Lord Cameron believes technology has transformed early testing and increases the importance of a national programme.
He does not think it will be long before routine screening could be rolled out to all older men and help save the lives of the 12,000 who die from the cancer in the UK each year.
‘The circumstances are changing,’ he said.
‘The arguments are changing, and so it’s a really good moment to have another look at this.’
It comes amid news that the first NHS screening programme for prostate cancer could be given the green light this week.
On Thursday, the Government’s National Screening Committee (NSC) will make a decision that could revolutionise early detection and treatment.
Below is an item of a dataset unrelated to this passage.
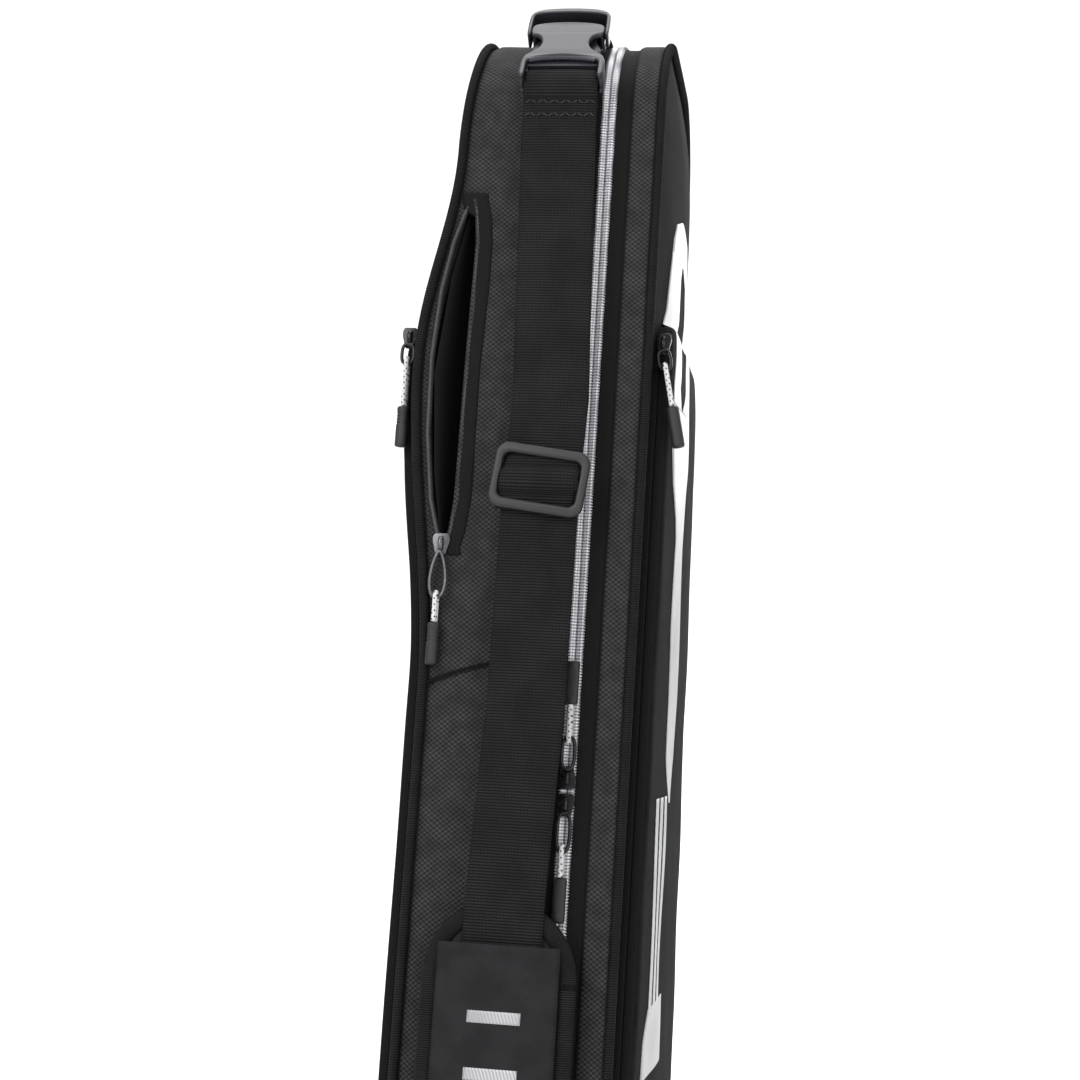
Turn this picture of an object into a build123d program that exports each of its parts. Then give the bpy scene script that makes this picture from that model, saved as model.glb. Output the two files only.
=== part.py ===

The country’s top oncologists, economists and medical ethicists are expected to issue a recommendation on whether to roll out widespread screening.
But it would likely only be approved for people at highest risk – such as those with a family history or particular genes.
Chiara De Biase, director of health services, equity and improvement at Prostate Cancer UK, said: ‘We’re glad to hear that David Cameron found his prostate cancer at an early stage and had successful treatment.
‘We thank him for sharing his story and raising vital awareness of this disease, which is completely curable if found early. But men’s lives should not be left to chance.’
The Daily Mail has long campaigned for a national screening programme – similar to that in place for breast, bowel and cervical cancer – to be implemented.
Lord Cameron was vocal about his support for prostate cancer awareness during his time in No10. His government established the Cancer Drugs Fund to provide access to drugs not routinely available on the NHS.
Prostate cancer is the most common cancer in men in the UK as more than 56,000 are diagnosed each year.
There is no screening programme because of concerns about the accuracy of PSA tests.
But Mr Cameron told The Times: ‘I know it’s not a slam dunk. There are respectable arguments against a screening programme.
You’ve always got to think how many cases do we discover and how many misdiagnoses are there and how many people will be treated unnecessarily.
‘But it seems to me that quite a lot of things have changed over the last few years.’